Wir haben uns innerhalb kürzester Zeit neu organisiert in Messenger-Gruppen, Telefonkonferenzen und Video-Gruppen. Das hat sehr gut funktioniert. Die grundlegendste Erfahrung, die wir machen, und unsere größte Motivation, ist, dass unsere Nachrichten unglaublich nachgefragt sind. Die Zugriffe auf unsere Internetseite sind enorm angestiegen mit der Krise. Alles, was lokale und regionale Information rund um Corona angeht, wird gelesen.

Haben Sie die Inhalte dahingehend angepasst?

Wir haben jetzt einen täglichen Newsletter mit den wichtigsten Updates zu Corona. Und wir haben in unseren Regionen eigene lokale Facebook-Gruppen zum Thema Corona eingerichtet.
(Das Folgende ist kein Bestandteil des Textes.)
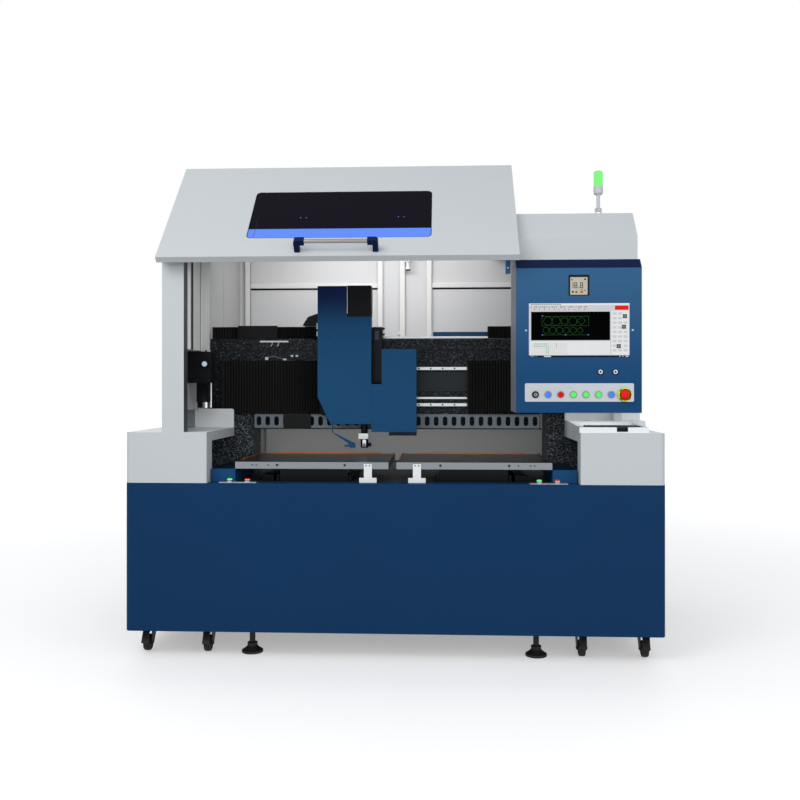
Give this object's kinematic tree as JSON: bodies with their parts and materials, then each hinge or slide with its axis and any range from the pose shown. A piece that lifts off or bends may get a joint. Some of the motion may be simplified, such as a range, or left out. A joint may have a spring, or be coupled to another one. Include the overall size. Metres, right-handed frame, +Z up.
{
  "type": "laser cutting machine",
  "caption": "Enclosed granite-gantry laser cutter with shuttle tables, a lift-up hood, a control cabinet with screen and a wheeled base.",
  "frame": {"origin": "floor level, under the middle of the whole machine's width and depth", "axes": "+X to the operator's right, +Y towards the back of the machine, +Z up"},
  "size_m": [2.4, 1.5182, 2.2932],
  "materials": {
    "navy_cabinet_paint": "semi-gloss powder coat",
    "grey_housing_paint": "semi-gloss powder coat",
    "frame_paint": "satin black paint",
    "black_granite": "honed",
    "blue_panel_paint": "semi-gloss powder coat",
    "screen_glass": "gloss",
    "display_plastic": "gloss",
    "plate_metal": "satin",
    "guard_plastic": "satin",
    "rail_steel": "ground",
    "chain_plastic": "satin",
    "bellows_fabric": "matt",
    "stage_anodised": "black anodised",
    "way_cover_paint": "semi-gloss",
    "unit_black": "satin black",
    "fitting_white": "satin",
    "window_tint": "gloss",
    "handle_paint": "semi-gloss",
    "carriage_black": "black anodised",
    "head_blue_paint": "semi-gloss",
    "optics_black": "black anodised",
    "nozzle_steel": "polished",
    "table_aluminium": "brushed",
    "button_blue": "gloss",
    "button_red": "gloss",
    "button_green": "gloss",
    "key_black": "satin",
    "lamp_plastic": "gloss",
    "foot_black": "painted black",
    "fork_black": "semi-gloss",
    "wheel_tread": "matt"
  },
  "bodies": {
    "machine": {"base_cabinet": "navy_cabinet_paint", "base_frame": "frame_paint", "granite_bed": "black_granite", "left_pedestal": "grey_housing_paint", "right_pedestal": "grey_housing_paint", "left_wall": "grey_housing_paint", "rear_wall": "grey_housing_paint", "roof_panel": "grey_housing_paint", "right_housing": "grey_housing_paint", "control_cabinet": "grey_housing_paint", "control_panel": "blue_panel_paint", "monitor": "screen_glass", "temperature_display": "display_plastic", "button_plate": "plate_metal", "estop_guard": "guard_plastic", "granite_gantry": "black_granite", "gantry_rails": "rail_steel", "energy_chain": "chain_plastic", "left_bellows": "bellows_fabric", "right_bellows": "bellows_fabric", "table_stages": "stage_anodised", "way_covers": "way_cover_paint", "start_plates": "plate_metal", "air_unit": "unit_black", "chamber_fittings": "fitting_white"},
    "hood": {"hood_panel": "grey_housing_paint", "hood_window": "window_tint", "hood_handle": "handle_paint"},
    "x_carriage": {"x_carriage": "carriage_black"},
    "cutting_head": {"cutting_head_cover": "head_blue_paint", "cutting_optics": "optics_black", "cutting_nozzle": "nozzle_steel"},
    "vision_head": {"vision_head": "head_blue_paint"},
    "left_table": {"left_table": "table_aluminium"},
    "right_table": {"right_table": "table_aluminium"},
    "key_switch": {"key_switch": "key_black"},
    "panel_button_1": {"panel_button_1": "button_blue"},
    "panel_button_2": {"panel_button_2": "button_red"},
    "panel_button_3": {"panel_button_3": "button_green"},
    "panel_button_4": {"panel_button_4": "button_green"},
    "panel_button_5": {"panel_button_5": "button_green"},
    "panel_button_6": {"panel_button_6": "button_blue"},
    "estop_button": {"estop_button": "button_red"},
    "left_start_button": {"left_start_button": "button_green"},
    "left_stop_button": {"left_stop_button": "button_red"},
    "right_start_button": {"right_start_button": "button_green"},
    "right_stop_button": {"right_stop_button": "button_red"},
    "signal_lamp": {"signal_lamp": "lamp_plastic"},
    "levelling_foot_1": {"levelling_foot_1": "foot_black"},
    "levelling_foot_2": {"levelling_foot_2": "foot_black"},
    "levelling_foot_3": {"levelling_foot_3": "foot_black"},
    "levelling_foot_4": {"levelling_foot_4": "foot_black"},
    "caster_fork_1": {"caster_fork_1": "fork_black"},
    "caster_wheel_1": {"caster_wheel_1": "wheel_tread"},
    "caster_fork_2": {"caster_fork_2": "fork_black"},
    "caster_wheel_2": {"caster_wheel_2": "wheel_tread"},
    "caster_fork_3": {"caster_fork_3": "fork_black"},
    "caster_wheel_3": {"caster_wheel_3": "wheel_tread"},
    "caster_fork_4": {"caster_fork_4": "fork_black"},
    "caster_wheel_4": {"caster_wheel_4": "wheel_tread"}
  },
  "joints": [
    {"name": "hood_lift", "type": "hinge", "parent": "machine", "child": "hood", "pos_m": [0, -0.2193, 2.28426], "axis": [-1, 0, 0], "range_deg": [0, 42]},
    {"name": "x_travel", "type": "slide", "parent": "machine", "child": "x_carriage", "axis": [1, 0, 0], "range_m": [-0.35, 0.2], "deforming": ["left_bellows"]},
    {"name": "cutting_head_z", "type": "slide", "parent": "x_carriage", "child": "cutting_head", "axis": [0, 0, 1], "range_m": [-0.025, 0.07]},
    {"name": "vision_head_z", "type": "slide", "parent": "x_carriage", "child": "vision_head", "axis": [0, 0, 1], "range_m": [-0.05, 0.05]},
    {"name": "left_table_shuttle", "type": "slide", "parent": "machine", "child": "left_table", "axis": [0, 1, 0], "range_m": [0, 0.45]},
    {"name": "right_table_shuttle", "type": "slide", "parent": "machine", "child": "right_table", "axis": [0, 1, 0], "range_m": [0, 0.45]},
    {"name": "key_turn", "type": "hinge", "parent": "machine", "child": "key_switch", "pos_m": [0.632, -0.64094, 1.18078], "axis": [0, 1, 0], "range_deg": [0, 90]},
    {"name": "press_panel_button_1", "type": "slide", "parent": "machine", "child": "panel_button_1", "axis": [0, 1, 0], "range_m": [0, 0.004], "stiffness_N_per_m": 400, "springref_m": -0.002},
    {"name": "press_panel_button_2", "type": "slide", "parent": "machine", "child": "panel_button_2", "axis": [0, 1, 0], "range_m": [0, 0.004], "stiffness_N_per_m": 400, "springref_m": -0.002},
    {"name": "press_panel_button_3", "type": "slide", "parent": "machine", "child": "panel_button_3", "axis": [0, 1, 0], "range_m": [0, 0.004], "stiffness_N_per_m": 400, "springref_m": -0.002},
    {"name": "press_panel_button_4", "type": "slide", "parent": "machine", "child": "panel_button_4", "axis": [0, 1, 0], "range_m": [0, 0.004], "stiffness_N_per_m": 400, "springref_m": -0.002},
    {"name": "press_panel_button_5", "type": "slide", "parent": "machine", "child": "panel_button_5", "axis": [0, 1, 0], "range_m": [0, 0.004], "stiffness_N_per_m": 400, "springref_m": -0.002},
    {"name": "press_panel_button_6", "type": "slide", "parent": "machine", "child": "panel_button_6", "axis": [0, 1, 0], "range_m": [0, 0.004], "stiffness_N_per_m": 400, "springref_m": -0.002},
    {"name": "press_estop", "type": "slide", "parent": "machine", "child": "estop_button", "axis": [0, 1, 0], "range_m": [0, 0.005], "stiffness_N_per_m": 900, "springref_m": -0.002},
    {"name": "press_left_start_button", "type": "slide", "parent": "machine", "child": "left_start_button", "axis": [0, 0, -1], "range_m": [0, 0.003], "stiffness_N_per_m": 400, "springref_m": -0.002},
    {"name": "press_left_stop_button", "type": "slide", "parent": "machine", "child": "left_stop_button", "axis": [0, 0, -1], "range_m": [0, 0.003], "stiffness_N_per_m": 400, "springref_m": -0.002},
    {"name": "press_right_start_button", "type": "slide", "parent": "machine", "child": "right_start_button", "axis": [0, 0, -1], "range_m": [0, 0.003], "stiffness_N_per_m": 400, "springref_m": -0.002},
    {"name": "press_right_stop_button", "type": "slide", "parent": "machine", "child": "right_stop_button", "axis": [0, 0, -1], "range_m": [0, 0.003], "stiffness_N_per_m": 400, "springref_m": -0.002},
    {"name": "lamp_fold", "type": "hinge", "parent": "machine", "child": "signal_lamp", "pos_m": [0.956, -0.34094, 2.048], "axis": [-1, 0, 0], "range_deg": [0, 90]},
    {"name": "foot_1_screw", "type": "hinge", "parent": "machine", "child": "levelling_foot_1", "pos_m": [-0.647, -0.52294, 0.05], "axis": [0, 0, 1], "continuous": true},
    {"name": "foot_2_screw", "type": "hinge", "parent": "machine", "child": "levelling_foot_2", "pos_m": [0.647, -0.52294, 0.05], "axis": [0, 0, 1], "continuous": true},
    {"name": "foot_3_screw", "type": "hinge", "parent": "machine", "child": "levelling_foot_3", "pos_m": [-0.647, 0.64106, 0.05], "axis": [0, 0, 1], "continuous": true},
    {"name": "foot_4_screw", "type": "hinge", "parent": "machine", "child": "levelling_foot_4", "pos_m": [0.647, 0.64106, 0.05], "axis": [0, 0, 1], "continuous": true},
    {"name": "caster_1_swivel", "type": "hinge", "parent": "machine", "child": "caster_fork_1", "pos_m": [-1.13, -0.50294, 0.11], "axis": [0, 0, 1], "continuous": true},
    {"name": "caster_1_roll", "type": "hinge", "parent": "caster_fork_1", "child": "caster_wheel_1", "pos_m": [-1.13, -0.52894, 0.0405], "axis": [1, 0, 0], "continuous": true},
    {"name": "caster_2_swivel", "type": "hinge", "parent": "machine", "child": "caster_fork_2", "pos_m": [-0.85, -0.50294, 0.11], "axis": [0, 0, 1], "continuous": true},
    {"name": "caster_2_roll", "type": "hinge", "parent": "caster_fork_2", "child": "caster_wheel_2", "pos_m": [-0.85, -0.52894, 0.0405], "axis": [1, 0, 0], "continuous": true},
    {"name": "caster_3_swivel", "type": "hinge", "parent": "machine", "child": "caster_fork_3", "pos_m": [0.85, -0.50294, 0.11], "axis": [0, 0, 1], "continuous": true},
    {"name": "caster_3_roll", "type": "hinge", "parent": "caster_fork_3", "child": "caster_wheel_3", "pos_m": [0.85, -0.52894, 0.0405], "axis": [1, 0, 0], "continuous": true},
    {"name": "caster_4_swivel", "type": "hinge", "parent": "machine", "child": "caster_fork_4", "pos_m": [1.13, -0.50294, 0.11], "axis": [0, 0, 1], "continuous": true},
    {"name": "caster_4_roll", "type": "hinge", "parent": "caster_fork_4", "child": "caster_wheel_4", "pos_m": [1.13, -0.52894, 0.0405], "axis": [1, 0, 0], "continuous": true}
  ]
}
Die werden sehr gut angenommen und als lokales Forum genutzt, um Informationen zu beziehen und Hilfsangebote auszutauschen.

Wird diese Krise die Lokalzeitungsbranche nachhaltig verändern?
Das glaube ich nicht. Das, was wir tun, wird sehr gut angenommen. Es hat einen Wert. Der Zuspruch seitens unserer Leser macht Mut. Das ist ein Lichtblick in der Krise.